→ **Problem details**
Identify the lines that contain the word "with" and copy each one.

→ **Task data**
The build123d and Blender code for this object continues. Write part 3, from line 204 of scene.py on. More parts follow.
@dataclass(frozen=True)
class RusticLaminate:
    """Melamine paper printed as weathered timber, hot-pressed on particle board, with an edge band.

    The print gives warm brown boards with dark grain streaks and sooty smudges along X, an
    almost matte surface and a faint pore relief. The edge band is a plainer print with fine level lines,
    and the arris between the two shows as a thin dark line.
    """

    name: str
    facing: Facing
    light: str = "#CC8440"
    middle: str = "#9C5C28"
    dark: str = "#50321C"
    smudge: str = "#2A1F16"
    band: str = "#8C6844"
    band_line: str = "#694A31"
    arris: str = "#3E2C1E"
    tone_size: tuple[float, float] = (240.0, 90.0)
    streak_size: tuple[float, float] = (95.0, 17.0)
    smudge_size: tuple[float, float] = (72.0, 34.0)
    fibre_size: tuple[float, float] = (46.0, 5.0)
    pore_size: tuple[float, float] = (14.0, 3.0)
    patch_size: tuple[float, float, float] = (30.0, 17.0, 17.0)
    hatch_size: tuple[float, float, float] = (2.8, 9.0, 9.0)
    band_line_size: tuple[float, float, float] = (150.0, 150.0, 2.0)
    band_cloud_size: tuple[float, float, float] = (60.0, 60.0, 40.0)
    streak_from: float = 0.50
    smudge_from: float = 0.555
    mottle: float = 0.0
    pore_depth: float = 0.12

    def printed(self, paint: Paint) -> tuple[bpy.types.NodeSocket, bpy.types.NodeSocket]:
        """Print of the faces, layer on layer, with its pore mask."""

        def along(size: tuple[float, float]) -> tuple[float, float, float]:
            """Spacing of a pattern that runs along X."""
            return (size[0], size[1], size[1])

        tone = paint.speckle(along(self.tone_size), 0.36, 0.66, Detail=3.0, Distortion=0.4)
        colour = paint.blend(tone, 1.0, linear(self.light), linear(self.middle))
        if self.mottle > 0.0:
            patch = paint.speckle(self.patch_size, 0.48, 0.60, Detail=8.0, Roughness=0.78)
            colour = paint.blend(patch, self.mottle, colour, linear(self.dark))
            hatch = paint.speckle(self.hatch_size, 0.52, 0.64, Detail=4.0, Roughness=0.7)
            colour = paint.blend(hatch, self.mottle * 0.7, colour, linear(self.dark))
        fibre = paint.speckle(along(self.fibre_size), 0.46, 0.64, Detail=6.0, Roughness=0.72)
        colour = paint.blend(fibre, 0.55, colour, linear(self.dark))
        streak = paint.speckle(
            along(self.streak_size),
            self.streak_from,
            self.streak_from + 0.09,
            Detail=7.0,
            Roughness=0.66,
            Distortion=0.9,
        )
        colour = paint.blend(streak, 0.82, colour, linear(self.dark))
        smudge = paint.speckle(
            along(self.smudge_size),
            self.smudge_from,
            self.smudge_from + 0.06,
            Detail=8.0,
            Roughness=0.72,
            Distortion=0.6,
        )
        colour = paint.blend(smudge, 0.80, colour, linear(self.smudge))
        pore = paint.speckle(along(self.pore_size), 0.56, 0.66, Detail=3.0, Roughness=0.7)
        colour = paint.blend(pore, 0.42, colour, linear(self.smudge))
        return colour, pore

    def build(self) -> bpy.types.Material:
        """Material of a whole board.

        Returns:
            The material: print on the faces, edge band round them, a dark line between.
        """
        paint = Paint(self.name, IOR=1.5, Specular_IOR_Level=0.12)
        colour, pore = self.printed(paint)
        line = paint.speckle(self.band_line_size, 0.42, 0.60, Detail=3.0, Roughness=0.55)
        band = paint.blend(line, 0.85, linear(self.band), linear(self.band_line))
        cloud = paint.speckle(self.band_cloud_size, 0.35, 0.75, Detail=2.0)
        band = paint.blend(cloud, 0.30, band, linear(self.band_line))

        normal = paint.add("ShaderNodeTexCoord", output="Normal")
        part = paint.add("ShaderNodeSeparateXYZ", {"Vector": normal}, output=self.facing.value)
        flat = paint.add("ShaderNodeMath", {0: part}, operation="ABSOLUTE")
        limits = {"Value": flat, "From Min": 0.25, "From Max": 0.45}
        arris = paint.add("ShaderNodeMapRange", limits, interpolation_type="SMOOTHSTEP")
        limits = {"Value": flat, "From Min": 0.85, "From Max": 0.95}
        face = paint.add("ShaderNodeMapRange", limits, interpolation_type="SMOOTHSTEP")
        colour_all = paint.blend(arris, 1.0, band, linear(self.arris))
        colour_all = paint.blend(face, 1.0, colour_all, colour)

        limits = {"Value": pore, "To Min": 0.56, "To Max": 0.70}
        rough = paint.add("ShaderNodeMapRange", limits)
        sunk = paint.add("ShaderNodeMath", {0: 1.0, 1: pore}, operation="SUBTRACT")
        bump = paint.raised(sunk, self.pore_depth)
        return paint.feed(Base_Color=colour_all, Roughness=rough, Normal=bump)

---

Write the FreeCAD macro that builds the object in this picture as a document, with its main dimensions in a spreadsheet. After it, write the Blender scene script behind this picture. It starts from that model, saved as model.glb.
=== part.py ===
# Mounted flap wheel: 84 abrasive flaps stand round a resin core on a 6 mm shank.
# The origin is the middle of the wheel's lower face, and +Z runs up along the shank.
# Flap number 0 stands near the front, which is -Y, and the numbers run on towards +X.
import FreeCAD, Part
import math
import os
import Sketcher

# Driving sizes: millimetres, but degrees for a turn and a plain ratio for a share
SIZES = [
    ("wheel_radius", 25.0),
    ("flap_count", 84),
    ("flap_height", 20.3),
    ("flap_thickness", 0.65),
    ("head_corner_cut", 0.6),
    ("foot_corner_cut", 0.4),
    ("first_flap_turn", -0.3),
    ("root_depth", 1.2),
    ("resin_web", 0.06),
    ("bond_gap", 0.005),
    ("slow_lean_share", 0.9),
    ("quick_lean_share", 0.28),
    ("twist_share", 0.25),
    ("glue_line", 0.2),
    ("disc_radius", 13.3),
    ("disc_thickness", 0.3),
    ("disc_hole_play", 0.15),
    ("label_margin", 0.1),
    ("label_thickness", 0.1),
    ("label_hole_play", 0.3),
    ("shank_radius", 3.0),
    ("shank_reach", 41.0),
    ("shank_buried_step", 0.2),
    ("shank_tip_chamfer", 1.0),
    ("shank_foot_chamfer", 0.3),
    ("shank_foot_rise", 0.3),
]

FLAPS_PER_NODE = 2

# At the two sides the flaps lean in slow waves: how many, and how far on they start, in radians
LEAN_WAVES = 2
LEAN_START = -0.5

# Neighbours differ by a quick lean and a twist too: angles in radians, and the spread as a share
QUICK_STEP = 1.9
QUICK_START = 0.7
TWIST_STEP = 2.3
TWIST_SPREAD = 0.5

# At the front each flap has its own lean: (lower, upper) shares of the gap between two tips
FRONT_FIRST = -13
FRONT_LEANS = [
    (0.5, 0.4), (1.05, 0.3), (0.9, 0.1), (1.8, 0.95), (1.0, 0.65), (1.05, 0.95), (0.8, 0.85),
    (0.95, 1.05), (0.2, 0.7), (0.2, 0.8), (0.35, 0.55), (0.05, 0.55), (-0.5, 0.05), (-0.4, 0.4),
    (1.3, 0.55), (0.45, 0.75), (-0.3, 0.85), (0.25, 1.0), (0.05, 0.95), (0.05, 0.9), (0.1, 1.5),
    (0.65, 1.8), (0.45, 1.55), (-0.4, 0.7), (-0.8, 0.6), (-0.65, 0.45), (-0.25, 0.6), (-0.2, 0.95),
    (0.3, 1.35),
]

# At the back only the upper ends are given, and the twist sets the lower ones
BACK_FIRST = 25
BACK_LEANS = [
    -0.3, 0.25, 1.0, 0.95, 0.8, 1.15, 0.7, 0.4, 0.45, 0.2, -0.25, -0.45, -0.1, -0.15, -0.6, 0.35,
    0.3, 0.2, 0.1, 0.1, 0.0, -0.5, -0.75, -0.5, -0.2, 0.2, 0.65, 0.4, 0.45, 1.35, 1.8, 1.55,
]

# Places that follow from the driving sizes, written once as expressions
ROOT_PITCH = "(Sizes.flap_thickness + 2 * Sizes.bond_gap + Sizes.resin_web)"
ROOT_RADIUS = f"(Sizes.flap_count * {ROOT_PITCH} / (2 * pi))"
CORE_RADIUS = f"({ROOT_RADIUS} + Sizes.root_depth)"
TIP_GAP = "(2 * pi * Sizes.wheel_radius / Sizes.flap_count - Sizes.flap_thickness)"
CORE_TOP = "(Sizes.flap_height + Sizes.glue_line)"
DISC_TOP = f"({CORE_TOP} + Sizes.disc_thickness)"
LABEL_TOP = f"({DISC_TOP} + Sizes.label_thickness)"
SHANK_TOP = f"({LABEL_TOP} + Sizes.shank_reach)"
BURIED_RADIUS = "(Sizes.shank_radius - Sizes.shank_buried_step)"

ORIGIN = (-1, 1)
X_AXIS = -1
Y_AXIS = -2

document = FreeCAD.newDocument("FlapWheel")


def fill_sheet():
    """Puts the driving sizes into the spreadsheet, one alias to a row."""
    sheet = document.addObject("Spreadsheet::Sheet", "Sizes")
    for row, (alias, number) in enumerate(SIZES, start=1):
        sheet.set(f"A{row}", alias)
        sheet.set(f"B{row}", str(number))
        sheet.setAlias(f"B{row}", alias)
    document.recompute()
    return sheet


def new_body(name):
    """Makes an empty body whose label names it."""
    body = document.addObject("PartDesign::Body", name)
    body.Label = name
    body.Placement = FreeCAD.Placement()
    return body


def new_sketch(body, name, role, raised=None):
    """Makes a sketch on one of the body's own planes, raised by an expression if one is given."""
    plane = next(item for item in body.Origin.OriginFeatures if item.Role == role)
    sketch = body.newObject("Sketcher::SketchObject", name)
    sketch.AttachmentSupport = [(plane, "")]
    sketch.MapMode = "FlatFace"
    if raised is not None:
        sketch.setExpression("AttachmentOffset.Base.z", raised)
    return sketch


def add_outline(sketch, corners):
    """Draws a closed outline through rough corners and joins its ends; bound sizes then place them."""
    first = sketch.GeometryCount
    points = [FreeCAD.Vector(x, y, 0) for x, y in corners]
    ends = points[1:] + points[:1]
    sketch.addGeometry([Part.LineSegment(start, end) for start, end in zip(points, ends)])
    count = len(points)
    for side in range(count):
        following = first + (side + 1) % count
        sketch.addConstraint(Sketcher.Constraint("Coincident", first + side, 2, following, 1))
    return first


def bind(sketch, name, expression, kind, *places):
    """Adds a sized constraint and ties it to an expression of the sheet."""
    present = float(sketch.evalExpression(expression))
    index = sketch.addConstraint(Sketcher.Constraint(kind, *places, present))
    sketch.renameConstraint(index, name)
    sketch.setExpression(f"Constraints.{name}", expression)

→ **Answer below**
    """Melamine paper printed as weathered timber, hot-pressed on particle board, with an edge band.
    The print gives warm brown boards with dark grain streaks and sooty smudges along X, an
    almost matte surface and a faint pore relief. The edge band is a plainer print with fine level lines,
        """Print of the faces, layer on layer, with its pore mask."""
Write the FreeCAD macro that builds the object in this picture as a document, with its main dimensions in a spreadsheet. After it, write the Blender scene script behind this picture. It starts from that model, saved as model.glb.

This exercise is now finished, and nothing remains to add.